>> begin

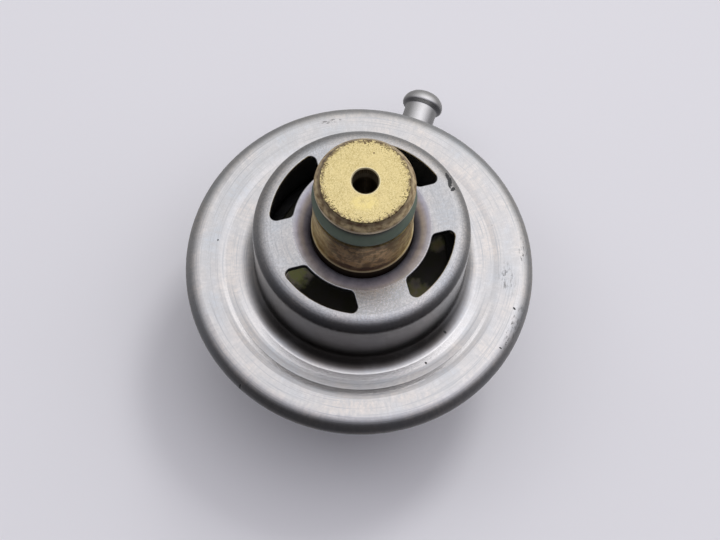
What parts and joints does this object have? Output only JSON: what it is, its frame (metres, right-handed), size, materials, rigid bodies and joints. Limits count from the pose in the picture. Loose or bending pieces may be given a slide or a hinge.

>> end
>> begin

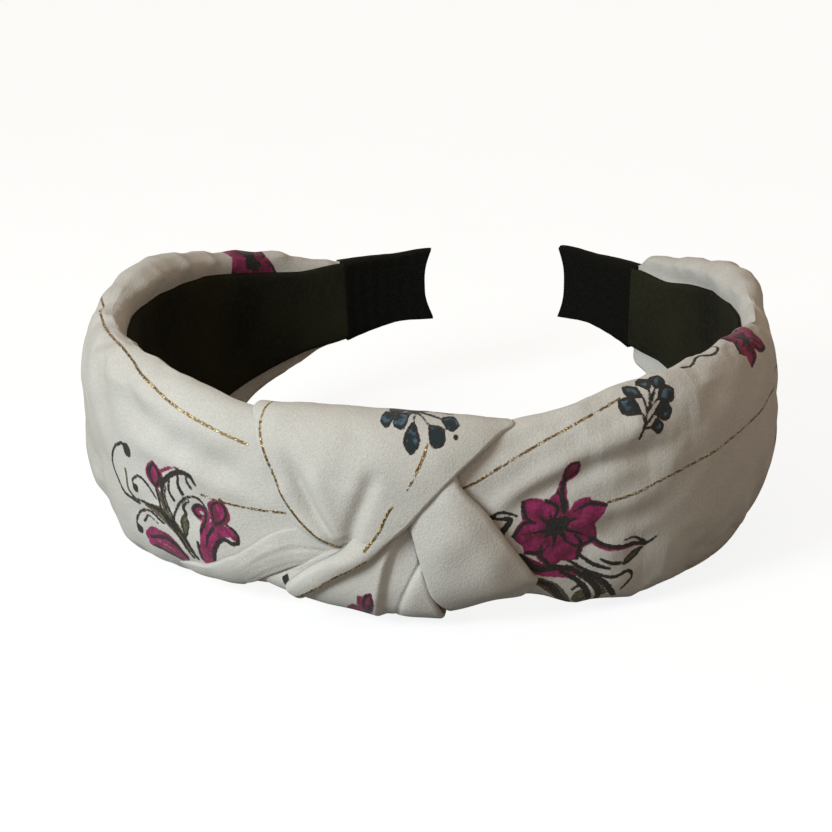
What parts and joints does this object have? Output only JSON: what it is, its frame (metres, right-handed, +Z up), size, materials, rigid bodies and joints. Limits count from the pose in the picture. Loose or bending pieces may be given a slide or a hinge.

>> end
>> begin

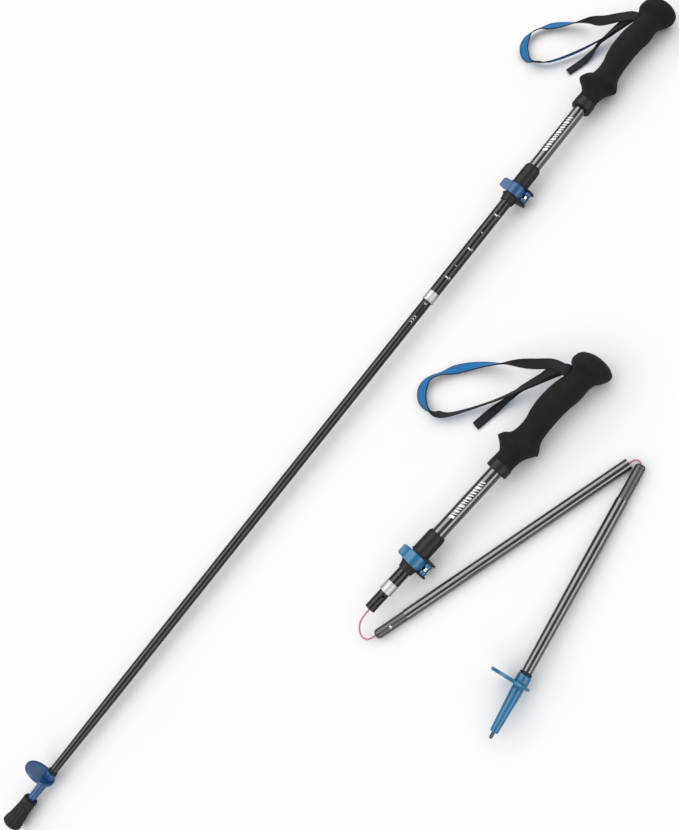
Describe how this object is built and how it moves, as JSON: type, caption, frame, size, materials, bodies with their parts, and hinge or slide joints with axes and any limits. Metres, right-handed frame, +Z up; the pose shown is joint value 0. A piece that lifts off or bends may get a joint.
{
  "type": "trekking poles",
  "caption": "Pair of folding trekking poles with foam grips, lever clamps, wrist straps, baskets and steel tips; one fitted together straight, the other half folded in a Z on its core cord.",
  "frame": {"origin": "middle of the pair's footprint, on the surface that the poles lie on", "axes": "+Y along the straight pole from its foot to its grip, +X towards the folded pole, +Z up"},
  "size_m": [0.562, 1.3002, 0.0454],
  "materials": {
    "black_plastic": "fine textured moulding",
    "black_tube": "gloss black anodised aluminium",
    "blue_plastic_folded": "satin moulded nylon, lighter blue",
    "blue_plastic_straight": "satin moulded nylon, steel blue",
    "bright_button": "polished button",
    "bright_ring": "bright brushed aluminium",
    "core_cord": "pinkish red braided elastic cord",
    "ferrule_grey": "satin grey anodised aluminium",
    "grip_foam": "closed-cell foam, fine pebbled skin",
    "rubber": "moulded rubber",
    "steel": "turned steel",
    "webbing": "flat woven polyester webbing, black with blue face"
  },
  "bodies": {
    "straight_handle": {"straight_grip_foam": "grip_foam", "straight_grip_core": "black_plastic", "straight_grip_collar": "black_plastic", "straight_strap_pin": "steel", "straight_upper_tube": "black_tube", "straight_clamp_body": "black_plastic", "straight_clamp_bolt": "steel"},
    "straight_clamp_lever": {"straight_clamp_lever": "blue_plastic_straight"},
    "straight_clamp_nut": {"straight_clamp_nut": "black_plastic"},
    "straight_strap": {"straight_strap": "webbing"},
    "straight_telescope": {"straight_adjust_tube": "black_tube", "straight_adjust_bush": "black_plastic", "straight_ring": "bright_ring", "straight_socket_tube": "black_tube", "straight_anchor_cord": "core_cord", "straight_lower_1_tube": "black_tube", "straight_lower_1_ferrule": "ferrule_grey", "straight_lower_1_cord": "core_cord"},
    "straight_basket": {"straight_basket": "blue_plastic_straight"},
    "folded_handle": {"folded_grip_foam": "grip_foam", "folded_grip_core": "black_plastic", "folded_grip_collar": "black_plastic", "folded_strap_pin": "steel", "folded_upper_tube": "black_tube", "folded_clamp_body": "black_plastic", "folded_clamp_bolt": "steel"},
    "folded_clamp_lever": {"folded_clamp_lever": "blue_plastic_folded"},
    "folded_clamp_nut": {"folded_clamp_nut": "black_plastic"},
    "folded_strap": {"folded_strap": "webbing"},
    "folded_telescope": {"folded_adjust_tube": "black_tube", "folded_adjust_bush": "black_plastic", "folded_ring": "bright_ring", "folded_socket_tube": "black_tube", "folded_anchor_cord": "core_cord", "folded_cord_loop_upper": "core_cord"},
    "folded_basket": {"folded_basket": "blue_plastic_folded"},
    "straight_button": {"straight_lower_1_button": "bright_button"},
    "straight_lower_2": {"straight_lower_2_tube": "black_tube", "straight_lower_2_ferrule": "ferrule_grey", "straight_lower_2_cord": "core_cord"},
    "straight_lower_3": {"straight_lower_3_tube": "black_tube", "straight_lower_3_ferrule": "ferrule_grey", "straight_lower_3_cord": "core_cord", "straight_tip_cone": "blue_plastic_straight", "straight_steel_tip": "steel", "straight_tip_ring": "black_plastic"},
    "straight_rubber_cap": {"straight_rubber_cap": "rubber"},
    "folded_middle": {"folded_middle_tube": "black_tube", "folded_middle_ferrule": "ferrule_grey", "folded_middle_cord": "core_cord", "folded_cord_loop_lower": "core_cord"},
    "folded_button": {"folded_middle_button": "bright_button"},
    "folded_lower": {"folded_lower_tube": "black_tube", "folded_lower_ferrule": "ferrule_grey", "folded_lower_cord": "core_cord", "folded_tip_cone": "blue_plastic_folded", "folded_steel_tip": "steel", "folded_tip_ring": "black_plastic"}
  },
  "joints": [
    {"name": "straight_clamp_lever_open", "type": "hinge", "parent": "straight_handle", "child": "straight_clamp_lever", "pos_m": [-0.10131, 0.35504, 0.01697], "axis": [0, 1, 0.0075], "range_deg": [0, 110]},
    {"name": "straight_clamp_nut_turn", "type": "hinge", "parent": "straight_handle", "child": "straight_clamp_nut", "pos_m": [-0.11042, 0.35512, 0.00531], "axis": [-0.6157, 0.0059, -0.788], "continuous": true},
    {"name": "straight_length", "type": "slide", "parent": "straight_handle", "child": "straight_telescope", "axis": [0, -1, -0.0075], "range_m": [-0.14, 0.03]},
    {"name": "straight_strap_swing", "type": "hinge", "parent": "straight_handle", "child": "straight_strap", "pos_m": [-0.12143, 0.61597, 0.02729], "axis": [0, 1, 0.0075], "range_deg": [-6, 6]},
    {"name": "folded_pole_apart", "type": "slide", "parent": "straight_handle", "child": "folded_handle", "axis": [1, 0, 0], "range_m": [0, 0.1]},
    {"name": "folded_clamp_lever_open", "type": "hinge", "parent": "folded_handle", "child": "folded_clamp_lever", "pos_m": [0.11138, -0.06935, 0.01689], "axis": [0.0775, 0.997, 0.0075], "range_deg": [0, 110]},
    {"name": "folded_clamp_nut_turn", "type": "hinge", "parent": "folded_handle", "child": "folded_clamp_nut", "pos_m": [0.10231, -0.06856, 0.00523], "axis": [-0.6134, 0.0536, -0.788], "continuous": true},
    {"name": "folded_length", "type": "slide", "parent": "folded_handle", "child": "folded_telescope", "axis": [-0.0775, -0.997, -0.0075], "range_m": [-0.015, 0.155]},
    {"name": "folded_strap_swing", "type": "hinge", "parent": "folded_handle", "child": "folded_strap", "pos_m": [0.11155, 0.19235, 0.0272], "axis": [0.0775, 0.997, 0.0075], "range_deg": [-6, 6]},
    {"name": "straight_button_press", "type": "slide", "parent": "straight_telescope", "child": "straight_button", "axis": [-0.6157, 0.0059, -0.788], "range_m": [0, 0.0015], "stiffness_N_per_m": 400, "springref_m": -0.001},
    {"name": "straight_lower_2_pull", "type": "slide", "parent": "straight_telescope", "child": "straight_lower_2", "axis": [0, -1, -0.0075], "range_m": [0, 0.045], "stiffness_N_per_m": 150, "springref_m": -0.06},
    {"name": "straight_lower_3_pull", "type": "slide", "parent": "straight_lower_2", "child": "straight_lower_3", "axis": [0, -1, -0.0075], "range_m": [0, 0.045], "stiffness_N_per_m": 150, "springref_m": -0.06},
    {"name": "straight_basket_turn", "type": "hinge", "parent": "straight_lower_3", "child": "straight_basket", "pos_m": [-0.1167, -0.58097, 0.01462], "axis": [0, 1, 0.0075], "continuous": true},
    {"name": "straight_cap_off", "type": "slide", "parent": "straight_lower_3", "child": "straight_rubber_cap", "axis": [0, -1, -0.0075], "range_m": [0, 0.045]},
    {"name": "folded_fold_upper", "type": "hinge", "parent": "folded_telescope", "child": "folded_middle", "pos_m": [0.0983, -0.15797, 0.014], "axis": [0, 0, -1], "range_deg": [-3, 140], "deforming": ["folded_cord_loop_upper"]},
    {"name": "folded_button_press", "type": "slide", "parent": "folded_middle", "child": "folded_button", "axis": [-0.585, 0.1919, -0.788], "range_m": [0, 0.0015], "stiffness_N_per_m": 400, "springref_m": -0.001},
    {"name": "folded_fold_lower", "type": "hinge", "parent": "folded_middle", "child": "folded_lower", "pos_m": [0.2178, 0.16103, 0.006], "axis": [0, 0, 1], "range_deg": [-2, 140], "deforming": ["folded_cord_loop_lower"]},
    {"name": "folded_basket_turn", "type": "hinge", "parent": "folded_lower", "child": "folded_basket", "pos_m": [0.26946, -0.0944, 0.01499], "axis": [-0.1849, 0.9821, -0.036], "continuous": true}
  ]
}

>> end

**What to work on:** Return every line above that contains the word "given".

**The completed task:**
What parts and joints does this object have? Output only JSON: what it is, its frame (metres, right-handed), size, materials, rigid bodies and joints. Limits count from the pose in the picture. Loose or bending pieces may be given a slide or a hinge.
What parts and joints does this object have? Output only JSON: what it is, its frame (metres, right-handed, +Z up), size, materials, rigid bodies and joints. Limits count from the pose in the picture. Loose or bending pieces may be given a slide or a hinge.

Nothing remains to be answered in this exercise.